DIRECTIONS FOR THIS TASK: Among the lines of data below, reproduce only those from the one with "upper = build_upper(shoe, white)" through the one with "lace and stage.", exactly as they stand, both ends included.

PROVIDED MATERIAL:
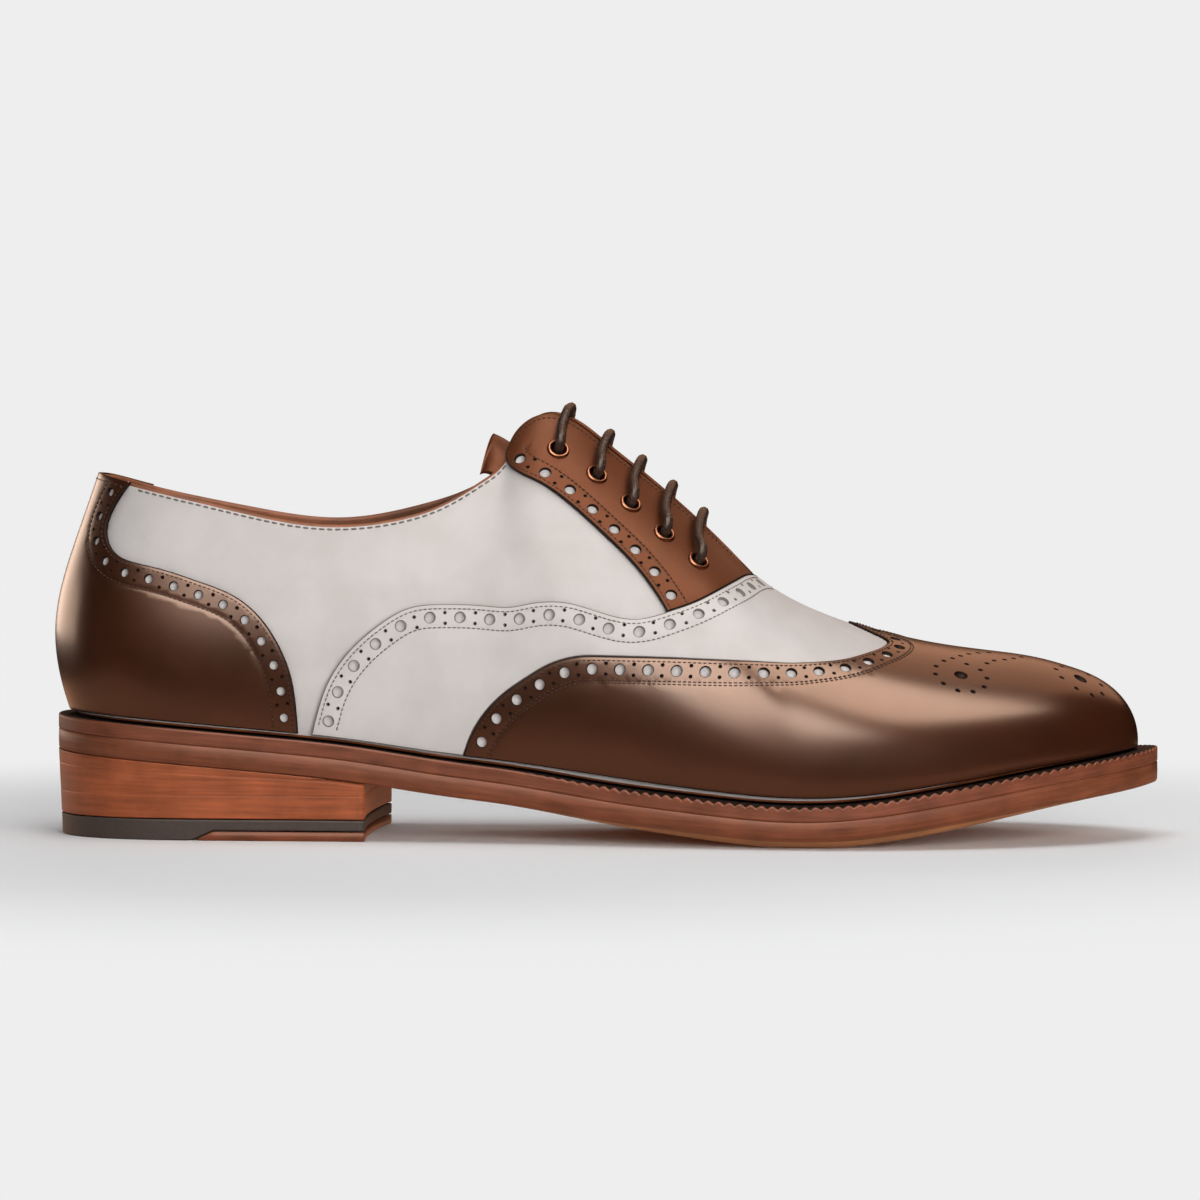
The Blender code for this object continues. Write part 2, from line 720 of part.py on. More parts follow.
def build_bottom(collection, materials):
    """Outsole, welt and insole, each following the sole's edge line.

    The outsole rises inside the welt to carry the insole.
    """
    stations = sole_loop()
    none = np.zeros(len(stations))
    ledge = pick("shape", stations)[:, 0]
    welt_inset = ledge + WALL + WELT_UNDERLAP
    insole_inset = ledge + WALL + 2 * GAP

    def tread(x, depth):
        line = LINE_SPLINE(x)
        near = (1 - np.minimum(depth / EDGE_ROUND, 1)) ** 2
        crown = np.clip(line[:, 1], 0, 1)
        return tread_height(x) * (1 - near) + (line[:, 0] + EDGE_RISE * crown) * near

    def shelf(x, depth):
        return sole_line(x) + OUTSOLE_THICKNESS

    def platform(x, depth):
        return welt_top(x)

    def insole_low(x, depth):
        return welt_top(x) + GAP

    def insole_high(x, depth):
        return welt_top(x) + GAP + INSOLE_THICKNESS

    inside = welt_inset + GAP
    low = [(none, share, tread) for share in TREAD_SHARES]
    middle = [(inside, share) for share in PLATFORM_SHARES]
    high = [(none, 0, shelf), (inside, 0, shelf)] + [(*ring, platform) for ring in middle]
    build_plate("outsole", low, high, collection, materials["sole"])
    rings = [(insole_inset, 0)] + middle
    low = [(*ring, insole_low) for ring in rings]
    high = [(*ring, insole_high) for ring in rings]
    build_plate("insole", low, high, collection, materials["insole"])
    heights = (lambda x: shelf(x, 0) + GAP, welt_top)
    build_ring("welt", none, welt_inset, *heights, collection, materials["welt"])


def station_at(distance):
    """The outer station whose sole edge is this far from the heel's back."""
    low, high = 0.0, float(TOE)
    for _ in range(50):
        middle = 0.5 * (low + high)
        if pick("sole", middle)[0] + HEEL_CENTRE < distance:
            low = middle
        else:
            high = middle
    return 0.5 * (low + high)


def build_heel_layer(name, stations, low, high, collection, material):
    """A layer of the heel between two heights, each a function of x. Its front face is hollow."""
    points = []
    for height in (low, high):
        outer, out_outer = sole_edge(stations)
        inner, out_inner = sole_edge(np.mod(LOOP - stations, LOOP))
        levels = height(outer[:, 0])
        taper = HEEL_TAPER * (1 - levels / SEAT_RISE)
        outer = outer - out_outer * taper[:, None]
        inner = inner - out_inner * taper[:, None]
        middle = 0.5 * (outer + inner)
        middle[-1, 0] -= HEEL_BREAST_HOLLOW
        for plan in (outer, middle, inner):
            points.append(np.column_stack([plan, levels]))
    count = len(stations)
    faces = []
    for k in range(count - 1):
        for column in (0, 1):
            a = column * count + k
            b = a + count
            faces.append((a, b, b + 1, a + 1))
            a += 3 * count
            b += 3 * count
            faces.append((a, a + 1, b + 1, b))
        faces.append((k, k + 1, 3 * count + k + 1, 3 * count + k))
        faces.append((2 * count + k, 5 * count + k, 5 * count + k + 1, 2 * count + k + 1))
    for column in (0, 1):
        a = column * count + count - 1
        b = a + count
        faces.append((a, b, b + 3 * count, a + 3 * count))
    if levels_apart(low, high, pick("sole", stations[0])[0]) and stations[0] > 0:
        for column in (0, 1):
            a = column * count
            b = a + count
            faces.append((a, a + 3 * count, b + 3 * count, b))
    return link_mesh(name, np.concatenate(points), faces, collection, material)


def levels_apart(low, high, x):
    here = np.array([x])
    return float(high(here)[0] - low(here)[0]) > 0.01 * MM


STATION_CLEARANCE = 0.1
TIP_SETBACK = 0.3


def build_heel(collection, materials):
    """The stacked lifts, the rubber top piece and the leather strip along the heel's front."""
    breast = station_at(HEEL_BREAST)
    back = np.concatenate([np.linspace(0, 2, 7)[:-1], np.linspace(2, breast, 6)])
    slant_start = station_at(TIP_START)
    slant_end = station_at(TIP_START + TIP_SLANT)
    behind = back[back < slant_start - STATION_CLEARANCE]
    ahead = back[back > slant_end + STATION_CLEARANCE]
    stepped = np.concatenate([behind, [slant_start, slant_end], ahead])

    def seat(x):
        return sole_line(x) - GAP

    def stack_low(x):
        return np.full(len(x), TOP_PIECE_THICKNESS + GAP)

    def rubber_top(x):
        return np.full(len(x), TOP_PIECE_THICKNESS)

    def rubber_low(x):
        share = np.clip((x + HEEL_CENTRE - TIP_START) / TIP_SLANT, 0, 1)
        return share * (TIP_THICKNESS + GAP)

    def tip_top(x):
        share = np.clip((x + HEEL_CENTRE - TIP_START) / TIP_SLANT, 0, 1)
        return np.maximum(share * (TIP_THICKNESS + GAP) - GAP, 0)

    def floor(x):
        return np.zeros(len(x))

    build_heel_layer("heel_stack", back, stack_low, seat, collection, materials["stack"])
    build_heel_layer("heel_rubber", stepped, rubber_low, rubber_top, collection, materials["rubber"])
    start = station_at(TIP_START + TIP_SETBACK * TIP_SLANT)
    front = np.concatenate([[start, slant_end], ahead])
    build_heel_layer("heel_tip", front, floor, tip_top, collection, materials["sole"])


TONGUE_SECTIONS = (
    # x, height, half_width, arch, as shares of SOLE_LENGTH, TOP_HEIGHT and BALL_WIDTH, from root to top
    (0.680, 0.480, 0.175, 0.090),
    (0.634, 0.568, 0.180, 0.105),
    (0.588, 0.660, 0.185, 0.115),
    (0.538, 0.745, 0.190, 0.120),
    (0.488, 0.815, 0.172, 0.118),
    (0.442, 0.884, 0.150, 0.108),
    (0.400, 0.958, 0.126, 0.090),
)


TONGUE_ROWS = 12
TONGUE_COLUMNS = 9
TONGUE_SWEEP = 80


def build_tongue(collection, material):
    """The tongue: arched sections set square to its middle line, thickened inwards."""
    rows = np.array(TONGUE_SECTIONS)
    rows = rows * (SOLE_LENGTH, TOP_HEIGHT, BALL_WIDTH, BALL_WIDTH)
    rows[:, 0] -= HEEL_CENTRE
    run = np.concatenate([[0], np.cumsum(np.hypot(*np.diff(rows[:, :2], axis=0).T))])
    dense = spline(run, rows)(np.linspace(0, run[-1], TONGUE_ROWS))
    tangent = np.gradient(dense[:, :2], axis=0)
    tangent /= np.linalg.norm(tangent, axis=1, keepdims=True)
    normal = np.stack([tangent[:, 1], -tangent[:, 0]], 1)
    angles = np.radians(np.linspace(-TONGUE_SWEEP, TONGUE_SWEEP, TONGUE_COLUMNS))
    points = []
    for (x, z, width, arch), (nx, nz) in zip(dense, normal):
        for angle in angles:
            drop = arch * (1 - math.cos(angle))
            points.append((x - nx * drop, width * math.sin(angle), z - nz * drop))
    count = len(angles)
    faces = []
    for i in range(len(dense) - 1):
        for k in range(count - 1):
            a = i * count + k
            faces.append((a, a + 1, a + count + 1, a + count))
    tongue = link_mesh("tongue", points, faces, collection, material)
    thicken(tongue, TONGUE_THICKNESS, False)
    return tongue


def eyelet_places():
    """Name, side, middle on the base surface and outward direction of each eyelet."""
    places = []
    for i, (station, girth) in enumerate(EYELETS):
        for side, where in (("outer", station), ("inner", LOOP - station)):
            middle = last_form(where, girth)
            out = last_normal(where, girth)
            places.append((f"{side}_{i + 1}", Vector(middle.tolist()), Vector(out.tolist())))
    return places


EYELET_SIDES = 8
EYELET_BEVEL = 0.3 * MM
EYELET_MOUTH = 0.1 * MM
CUTTER_DEPTH = 12 * MM


def build_eyelets(collection, cutters, material, pierced):
    """Eyelets turned on their axes, and the holes that let them through the facing and the upper."""
    top = OVERLAY_GAP + OVERLAY_THICKNESS + GAP
    inner = EYELET_BARREL_RADIUS - EYELET_WALL
    profile = [
        (inner, -WALL - GAP),
        (EYELET_BARREL_RADIUS, -WALL - GAP),
        (EYELET_BARREL_RADIUS, top),
        (EYELET_FLANGE_RADIUS, top),
        (EYELET_FLANGE_RADIUS - EYELET_BEVEL, top + EYELET_FLANGE_THICKNESS),
        (inner + EYELET_MOUTH, top + EYELET_FLANGE_THICKNESS),
    ]
    for name, middle, out in eyelet_places():
        points = [(r, 0, z) for r, z in profile]
        mesh = bpy.data.meshes.new(f"eyelet_{name}")
        edges = [(i, (i + 1) % len(points)) for i in range(len(points))]
        mesh.from_pydata(points, edges, [])
        mesh.materials.append(material)
        ring = bpy.data.objects.new(f"eyelet_{name}", mesh)
        collection.objects.link(ring)
        turn = out.to_track_quat("Z", "Y")
        ring.rotation_euler = turn.to_euler()
        ring.location = middle
        screw = ring.modifiers.new("turned", "SCREW")
        screw.steps = EYELET_SIDES
        screw.render_steps = EYELET_SIDES
        screw.use_merge_vertices = True
        screw.merge_threshold = 0.00001
        screw.use_normal_calculate = True
        screw.use_normal_flip = True

        built = bmesh.new()
        radius = EYELET_BARREL_RADIUS + GAP
        bmesh.ops.create_cone(
            built, cap_ends=True, segments=EYELET_SIDES, radius1=radius, radius2=radius, depth=CUTTER_DEPTH
        )
        hole_mesh = bpy.data.meshes.new(f"hole_{name}")
        built.to_mesh(hole_mesh)
        built.free()
        hole = bpy.data.objects.new(f"hole_{name}", hole_mesh)
        cutters.objects.link(hole)
        hole.location = middle
        hole.rotation_euler = turn.to_euler()
        hole.hide_render = True
        hole.display_type = "WIRE"
        side = name.split("_")[0]
        for piece in (pierced["upper"], pierced[side]):
            cut = piece.modifiers.new(f"cut_{name}", "BOOLEAN")
            cut.operation = "DIFFERENCE"
            cut.solver = "EXACT"
            cut.object = hole


LACE_PATH = (
    # run from the eyelet towards the slit, lift above the base surface
    (0.00 * MM, 1.2 * MM),
    (0.00 * MM, 2.3 * MM),
    (0.20 * MM, 3.5 * MM),
    (0.90 * MM, 4.4 * MM),
    (2.50 * MM, 4.7 * MM),
    (5.20 * MM, 4.2 * MM),
)
LACE_OVER_EDGE = 3.9 * MM
LACE_CROWN = 0.2 * MM
LACE_STEPS = 15
NEAR_EDGE = 0.995


def lace_points(station, girth):
    """The middle line of a bar of lace, from its outer eyelet over the slit to its inner one."""
    sides = []
    for where in (station, LOOP - station):
        edge = last_form(where, 1.0)
        middle = last_form(where, girth)
        length = float(np.linalg.norm(edge - middle))
        half = []
        for run, lift in LACE_PATH:
            out = last_normal(where, girth)
            here = min(girth + (1 - girth) * run / length, 1)
            half.append(last_form(where, here) + out * lift)
        half.append(edge + last_normal(where, NEAR_EDGE) * LACE_OVER_EDGE)
        sides.append(half)
    outer, inner = sides
    crown = 0.5 * (outer[-1] + inner[-1])
    crown[2] += LACE_CROWN
    rows = np.array(outer + [crown] + inner[::-1])
    run = np.concatenate([[0], np.cumsum(np.linalg.norm(np.diff(rows, axis=0), axis=1))])
    return spline(run, rows)(np.linspace(0, run[-1], LACE_STEPS))


def build_laces(collection, material):
    for i, (station, girth) in enumerate(EYELETS):
        name = f"lace_bar_{i + 1}"
        curve = bpy.data.curves.new(name, "CURVE")
        curve.dimensions = "3D"
        curve.bevel_depth = LACE_DIAMETER / 2
        curve.bevel_resolution = 1
        curve.use_fill_caps = True
        path = lace_points(station, girth)
        line = curve.splines.new("POLY")
        line.points.add(len(path) - 1)
        for point, place in zip(line.points, path):
            point.co = (*place, 1)
        curve.materials.append(material)
        bar = bpy.data.objects.new(name, curve)
        collection.objects.link(bar)


def main():
    clear_scene()
    shoe = new_collection("spectator_shoe")
    cutters = new_collection("cutters")
    white = finish_material("white_calf", (0.72, 0.69, 0.66), 0.45)
    brown = finish_material("brown_calf", (0.16, 0.055, 0.028), 0.32)
    metal = finish_material("eyelet_metal", (0.45, 0.23, 0.14), 0.35, 0.9)
    lace = finish_material("waxed_lace", (0.07, 0.05, 0.04), 0.55)
    bottoms = {
        "sole": finish_material("sole_leather", (0.29, 0.10, 0.045), 0.45),
        "welt": finish_material("welt_leather", (0.16, 0.06, 0.035), 0.5),
        "stack": finish_material("heel_leather", (0.29, 0.10, 0.045), 0.45),
        "rubber": finish_material("heel_rubber", (0.07, 0.055, 0.05), 0.7),
        "insole": finish_material("insole_leather", (0.42, 0.22, 0.11), 0.6),
    }
    upper = build_upper(shoe, white)
    build_overlays(shoe, brown, white)
    build_tongue(shoe, brown)
    pierced = {
        "upper": upper,
        "outer": bpy.data.objects["facing_outer"],
        "inner": bpy.data.objects["facing_inner"],
    }
    build_eyelets(shoe, cutters, metal, pierced)
    build_laces(shoe, lace)
    build_bottom(shoe, bottoms)
    build_heel(shoe, bottoms)


main()
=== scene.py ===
"""Looks of a right men's spectator shoe: its leathers, holes, stitches, sole edge, lace and stage.

Millimetres are written with MM. +X runs to the toe, +Y to the inner side of the foot, +Z up.
A place is a (station, girth) pair on the last: a station counts the sections round the shoe, from 0 at
the back seam to TOE at the tip and on along the inner side, and a girth runs from 0 at the welt to 1 at
the top line or the ridge.
"""

import bmesh
import bpy
import numpy as np
from bpy.props import FloatProperty, FloatVectorProperty, IntProperty, PointerProperty
from mathutils import Matrix, Vector, geometry


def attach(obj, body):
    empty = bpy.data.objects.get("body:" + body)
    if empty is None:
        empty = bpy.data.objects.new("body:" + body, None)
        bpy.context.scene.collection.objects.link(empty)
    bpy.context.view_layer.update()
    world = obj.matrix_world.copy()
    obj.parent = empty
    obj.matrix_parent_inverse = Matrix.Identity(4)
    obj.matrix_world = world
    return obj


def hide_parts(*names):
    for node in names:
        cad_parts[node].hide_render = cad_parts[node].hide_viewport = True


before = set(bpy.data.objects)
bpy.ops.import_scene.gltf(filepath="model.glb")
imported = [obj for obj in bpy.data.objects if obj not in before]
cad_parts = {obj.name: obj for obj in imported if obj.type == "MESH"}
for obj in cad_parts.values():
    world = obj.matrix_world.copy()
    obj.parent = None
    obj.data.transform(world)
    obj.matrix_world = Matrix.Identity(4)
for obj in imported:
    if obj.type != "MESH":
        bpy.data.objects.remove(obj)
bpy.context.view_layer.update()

bl_info = {
    "name": "Spectator Shoe",
    "version": (1, 0, 0),
    "blender": (4, 5, 0),
    "location": "View3D > Sidebar > Shoe",
    "description": "Builds the leathers, decoration, bottom and lace of a two-tone brogue shoe",
    "category": "Add Mesh",
}

MM = 0.001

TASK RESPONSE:
    upper = build_upper(shoe, white)
    build_overlays(shoe, brown, white)
    build_tongue(shoe, brown)
    pierced = {
        "upper": upper,
        "outer": bpy.data.objects["facing_outer"],
        "inner": bpy.data.objects["facing_inner"],
    }
    build_eyelets(shoe, cutters, metal, pierced)
    build_laces(shoe, lace)
    build_bottom(shoe, bottoms)
    build_heel(shoe, bottoms)


main()
=== scene.py ===
"""Looks of a right men's spectator shoe: its leathers, holes, stitches, sole edge, lace and stage.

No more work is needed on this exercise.